Mew-sic to their ears: Cellist raises $240K to compose music for cats
When cats listen to music, do they prefer the soothing sounds of their kittenhood, or a beat they can dance to?
Wait a second – do cats listen to music?
They could, soon, thanks to the work of composer and professional cellist David Teie.
Teie, who lectures at the University of Maryland and has been a member of the National Symphony Orchestra for 20 years has just developed “Music For Cats,” a series of intriguing, oddly soothing tracks designed specifically for felines.
Teie has long been fascinated by why music can affect us so deeply. After all, it’s really just a series of sounds and beats, artfully arranged.
“I was trying to figure out what it was about music that appeals to humans. So I took music apart, you might say,” Teie told CTV’s Canada AM from Washington on Wednesday.
After a few years of research, he came up with a universal theory. It states that music taps into our emotions by replicating the sounds and rhythms we heard in the womb and infancy: for example, the rhythm of our mother’s heartbeat,or the sing-song of her voice as she soothed us.
Teie decided the same must be true of other animals too.
“If I’m right, I should be able to write music for another species,” he surmised at the time.
“I first started with tamarin monkeys. That turned out to be successful, so after that, it seemed that cats were the next thing.”
What’s great about cats, he says, is that they are essentially the same across every breed.
“Whereas with dogs, I’m afraid I’d have to write different music for the little dogs and then big dogs,” he said.
“And besides with dogs, I’d be afraid they might want to sing along if it was effective. So cats seemed the choice to go with if I wanted to have one music to fit all.”
Teie admits he doesn’t spend a lot of time with kitties -- “actually, I’m allergic to cats” – but he created his music based on what is already known about felines.
So for example, there are sounds similar to birds chirping mixed with bits of staccato violin, to produce an energizing effect in some pieces. Other more relaxing compositions include purring and suckling sounds in the frequency range that cats use to communicate.
Teie says in his tracks, there is always a layer of music added for humans. That’s because he found that his first attempts at monkey music were really irritating to listen to. And if humans find cat music irritating, they aren’t going to play it for their pets, Teie realized.
After lots of feline focus group testing, Teie admits not every cat responds to his compositions. But it seems there are plenty of cat owners who hope his music will work for them.
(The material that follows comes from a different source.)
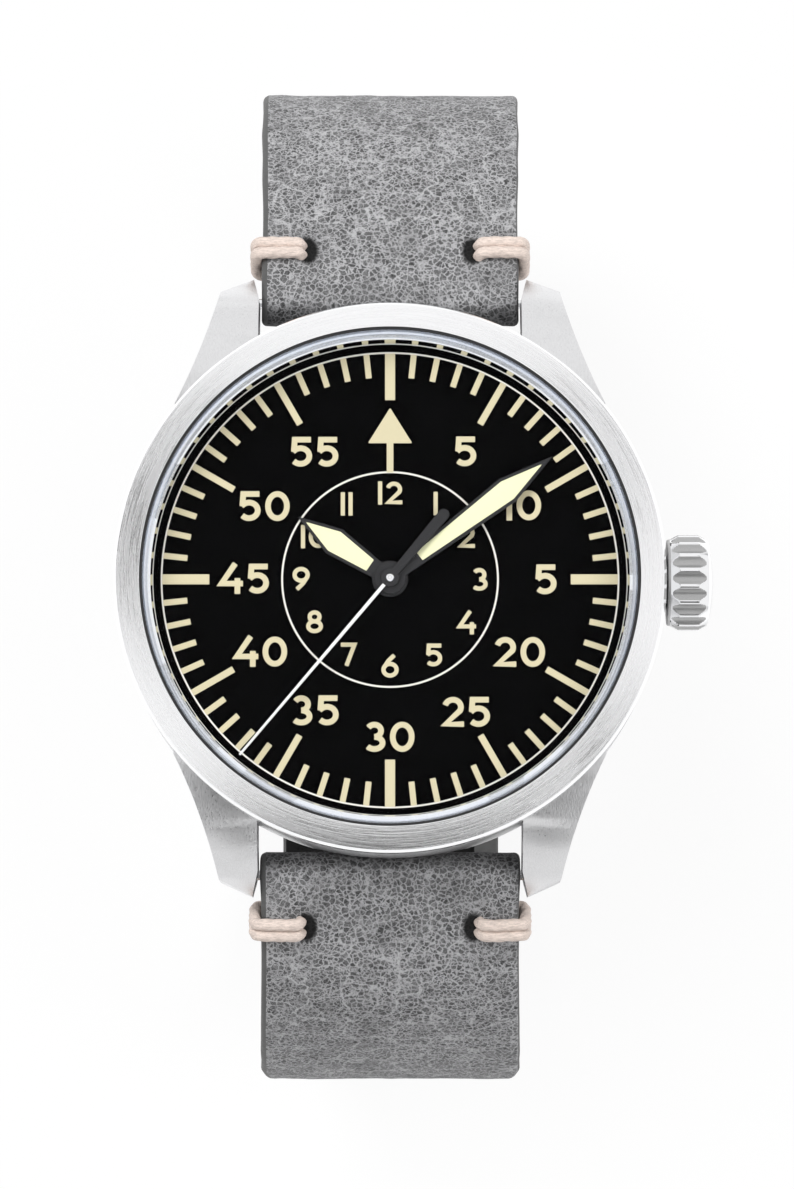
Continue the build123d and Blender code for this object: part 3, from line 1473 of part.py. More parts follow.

He recently launched a Kickstarter crowdfunding campaign with the goal of raising US$35,000 to make a cat music album. He hit that mark in just 38 hours. In the month that followed, he has raised more than $240,000.
The plan now is to record the album in January, mix it in February, and then release it to backers soon after.
Teie is going to use the remainder of his funds to take on the challenge of creating music for dogs and has already been in contact with the Dog Cognition Centre at Columbia University. He’s also considering music for horses.
Eventually, if all goes well, Teie would love to bring species-specific music to animals in zoos or other captive environments, to see if the music would help relax them.